Beyond the building, Eskenazi wanted to reduce the energy required to travel to the site. There are 250 bicycle storage units to encourage pollution free transportation for employees. Public transportation to the hospital is extremely easy to access around Eskenazi. In fact, there are three bus stops near the hospital. To promote carpooling and energy efficient cars, the hospital has premium parking spaces for such vehicles.

I applaud the Eskenazi staff on a number of things, but I think it’s necessary to recognize their use of art outside and inside the hospital. Just outside the front exterior entrance sits a beautiful glass building surrounded by an enormous metal sculpture. The metal structure is constructed so that vines are able to grow upward on the cables, encasing the glass building in a walls of green. There are also two water features in this same courtyard. The Eskenazi crew constructed a faux waterfall unlike any I’ve ever seen. Instead of draining the source of water during the winter season, the rock formation is designed to expand and contract. This means if temperatures drop below a freezing 30®, no damage is taken to the fountain when ice forms. More importantly, the waterfall naturally freezes into a display of ice that cascades down the front of the fall. On the opposite end of the courtyard a shallow wade pool rises up and sinks down naturally. Two poems are carved into the pavement on the rim of the pool. Depending on the level of the water and the time of day, you might see one poem exposed, and the other hidden underwater. Each poem has a message worth remembering.

Within the building are variety of styles of art, ranging from preserved nature murals to an enormous, contemporary ladder sculpture that hangs in the main hallway of this hospital. The designers of the updated building paid special attention to bringing the outdoors inside. A courtyard was constructed so that trees may be placed within the walls of the building, but are still able to change, grow, and mature as seasons go by. Strategically placed beside this courtyard, yet another a glass a room was specifically designed for people of any belief system to express their spirituality. Twice a day a different religious service is given, including but not limited to: Christianity, Islam, Judaism, and general meditation.

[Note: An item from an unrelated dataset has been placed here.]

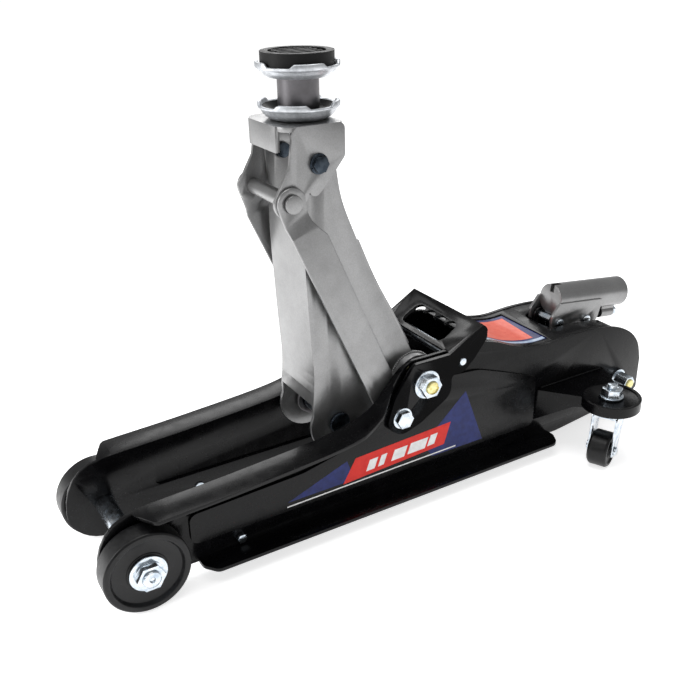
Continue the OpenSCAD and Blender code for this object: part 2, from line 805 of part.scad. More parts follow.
// Tube with an open mouth, a yoke of two cheeks under its inner end and a clamp boss near its mouth
module handle_socket() {
    boss_l = 20;
    boss_x = tube_l - 26;
    yoke = rounded([[-11, -5, 4], [0, -12, 8], [54, -13, 8], [62, 0, 6], [66, tube_up, 2], [-2, tube_up, 2],
        [-12, 8, 6]]);
    color(silver) on_axle() difference() {
        inclined(socket_x, socket_z, -tube_slope) difference() {
            union() {
                translate([0, 0, tube_up]) rotate([0, 90, 0]) cylinder(r = tube_r, h = tube_l);
                for (s = [-1, 1]) side_wall(yoke, 16, 19.5, s);
                translate([boss_x, -5, -1]) cube([boss_l, 10, 9]);
                translate([boss_x, 0, clamp_up]) rotate([0, 90, 0]) cylinder(r = 7, h = boss_l);
            }
            translate([6, 0, tube_up]) rotate([0, 90, 0]) cylinder(r = tube_bore / 2, h = tube_l);
            translate([boss_x - 4, 0, clamp_up]) rotate([0, 90, 0]) cylinder(r = clamp_r + play, h = 30);
            bar(0, 0, -30, 30, 5 + play);
            translate([-4, -3, tube_up + 8]) cube([16, 6, 12]);
        }
        bar(pump_x, pump_pin_z, -30, 30, 4 + play);
    }
}

module pump_pin() {
    color(zinc) on_axle() union() {
        bar(pump_x, pump_pin_z, -19.5, 19.5, 4);
        bar(pump_x, pump_pin_z, 19.5, 21.5, 5.5);
        bar(pump_x, pump_pin_z, -21.5, -19.5, 5.5);
    }
}

module clamp_bolt() {
    color(zinc) on_axle() inclined(socket_x, socket_z, -tube_slope)
        translate([0, 0, clamp_up]) rotate([0, 90, 0]) {
            translate([0, 0, tube_l - 24]) cylinder(r = clamp_r, h = 20);
            translate([0, 0, tube_l - 5.6]) cylinder(r = 6.5, h = 5, $fn = 6);
        }
}

side_plate_left();
side_plate_right();
top_cover();
carry_handle();
handle_rod();
front_axle();
axle_washers();
axle_nuts();
front_wheel_left();
front_wheel_right();
plate_bolts();
arm_shaft();
arm_shaft_nuts();
link_bolts();
rear_tie_bolt();
rear_tie_nuts();
caster_wing_left();
caster_wing_right();
caster_head_left();
caster_head_right();
caster_fork_left();
caster_fork_right();
caster_axle_left();
caster_axle_right();
caster_nut_left();
caster_nut_right();
caster_wheel_left();
caster_wheel_right();
lift_arm();
ram_pin();
saddle_bracket();
bracket_bolts();
link_pin();
link_left();
link_right();
lower_saddle();
extension_post();
upper_saddle();
rubber_pad();
ram_rod();
crosshead();
spring_bar();
push_link_left();
push_link_right();
return_springs();
pressure_cylinder();
reservoir();
power_block();
pump_body();
pump_piston();
socket_pin();
handle_socket();
pump_pin();
clamp_bolt();
release_valve();
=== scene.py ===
import json
import math
import bpy
from mathutils import Euler, Matrix, Vector


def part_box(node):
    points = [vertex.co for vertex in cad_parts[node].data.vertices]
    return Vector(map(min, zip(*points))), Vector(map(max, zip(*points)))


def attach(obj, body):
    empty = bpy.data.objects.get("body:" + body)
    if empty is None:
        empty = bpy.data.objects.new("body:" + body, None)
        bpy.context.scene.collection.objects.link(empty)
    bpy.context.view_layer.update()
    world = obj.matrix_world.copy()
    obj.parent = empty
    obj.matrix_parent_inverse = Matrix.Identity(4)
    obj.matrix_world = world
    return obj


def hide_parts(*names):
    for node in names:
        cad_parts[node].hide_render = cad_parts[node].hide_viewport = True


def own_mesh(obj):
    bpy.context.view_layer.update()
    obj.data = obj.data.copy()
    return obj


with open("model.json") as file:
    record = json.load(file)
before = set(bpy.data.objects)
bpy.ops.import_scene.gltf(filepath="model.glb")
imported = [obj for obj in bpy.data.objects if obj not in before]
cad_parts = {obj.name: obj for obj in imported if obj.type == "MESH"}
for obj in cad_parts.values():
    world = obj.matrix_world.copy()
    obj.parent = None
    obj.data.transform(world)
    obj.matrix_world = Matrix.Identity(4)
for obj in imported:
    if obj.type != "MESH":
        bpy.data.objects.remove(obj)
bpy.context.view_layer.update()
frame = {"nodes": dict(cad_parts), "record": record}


def centre(node):
    low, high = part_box(node)
    return (low + high) / 2


axle = centre("front_axle")
pivot = centre("arm_shaft")
topBolt = centre("bracket_bolts")
swivel = {"left": centre("caster_nut_left"), "right": centre("caster_nut_right")}


def fromAxle(x, y, z):  # millimetres behind the front axle, to the right and over the floor
    return Vector((axle.x + x / 1000, y / 1000, z / 1000))


def deselect():
    if bpy.context.object and bpy.context.object.mode != "OBJECT":
        bpy.ops.object.mode_set(mode="OBJECT")
    bpy.ops.object.select_all(action="DESELECT")


def activate(piece):
    deselect()
    piece.select_set(True)
    bpy.context.view_layer.objects.active = piece


def editAll(piece):
    activate(piece)
    bpy.ops.object.mode_set(mode="EDIT")
    bpy.ops.mesh.select_all(action="SELECT")


def closeEdit():
    bpy.ops.object.mode_set(mode="OBJECT")


def applyModifiers(piece):
    activate(piece)
    for modifier in list(piece.modifiers):
        bpy.ops.object.modifier_apply(modifier=modifier.name)


def colour(hexValue):  # an sRGB hex value as linear colour
    parts = [int(hexValue[i:i + 2], 16) / 255 for i in (1, 3, 5)]
    return [p / 12.92 if p <= 0.04045 else ((p + 0.055) / 1.055) ** 2.4 for p in parts] + [1]


def perMetre(size):  # texture scale that makes one feature this many millimetres
    return 1000 / size


def addNode(material, kind, settings=None, links=None):
    node = material.node_tree.nodes.new(kind)
    for key, value in (settings or {}).items():
        if isinstance(key, int) or key in node.inputs:
            node.inputs[key].default_value = value
        else:
            setattr(node, key, value)
    for key, source in (links or {}).items():
        material.node_tree.links.new(source, node.inputs[key])
    return node


def startMaterial(name, surface):
    material = bpy.data.materials.new(name)
    material.use_nodes = True
    shader = material.node_tree.nodes["Principled BSDF"]
    for key, value in surface.items():
        shader.inputs[key].default_value = value
    place = addNode(material, "ShaderNodeTexCoord").outputs["Object"]
    return material, shader, place


def join(material, source, target):
    material.node_tree.links.new(source, target)


def ramped(material, source, low, high, start, end):  # source spread from one colour to another
    ramp = addNode(material, "ShaderNodeValToRGB", links={"Fac": source})
    ramp.color_ramp.elements[0].position = start
    ramp.color_ramp.elements[1].position = end
    ramp.color_ramp.elements[0].color = low
    ramp.color_ramp.elements[1].color = high
    return ramp.outputs["Color"]


def spread(material, source, low, high, start=0.3, end=0.7):  # source mapped to a range of numbers
    mapped = addNode(material, "ShaderNodeMapRange",
                     {"From Min": start, "From Max": end, "To Min": low, "To Max": high}, {"Value": source})
    return mapped.outputs["Result"]


def noise(material, place, size, detail=2.0, rough=0.5):
    node = addNode(material, "ShaderNodeTexNoise",
                   {"Scale": perMetre(size), "Detail": detail, "Roughness": rough}, {"Vector": place})
    return node.outputs["Fac"]


def bumped(material, shader, height, strength, depth):  # depth in millimetres
    bump = addNode(material, "ShaderNodeBump", {"Strength": strength, "Distance": depth / 1000},
                   {"Height": height})
    join(material, bump.outputs["Normal"], shader.inputs["Normal"])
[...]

When I asked my tour guide the reason they went through so much effort to incorporate art, design and nature into every corner and crevice of the hospital, he explained to me that art has a healing power medicine cannot duplicate. If a patient must spend time there, they can utilize the numerous indoor and outdoor facilities the hospital offers to rest, think, and find peace.

I was pleasantly surprised to find that the hospital administration had invited a popular Muslim folk band to perform in the lobby. The small group played numerous songs, both calm and exciting in nature. By far my favorite part of their performance was a man dressed in a long, white outfit. He danced elegantly in front of the crowd, showing off the white fabric that flowed nicely as he turned around and around. The patients who managed to see the performance were just as impressed and pleased as I was.

By far the biggest compliment to Eskenazi Hospital that I can reiterate is the care and effort they put into everything they do. This is an environment where care ranks over cost. As a college student I look for progress in everything I do, and I feel that I can safely speak on the behalf of my generation that now is a time for positive change. Eskenazi is a perfect example of that positive change we need to see.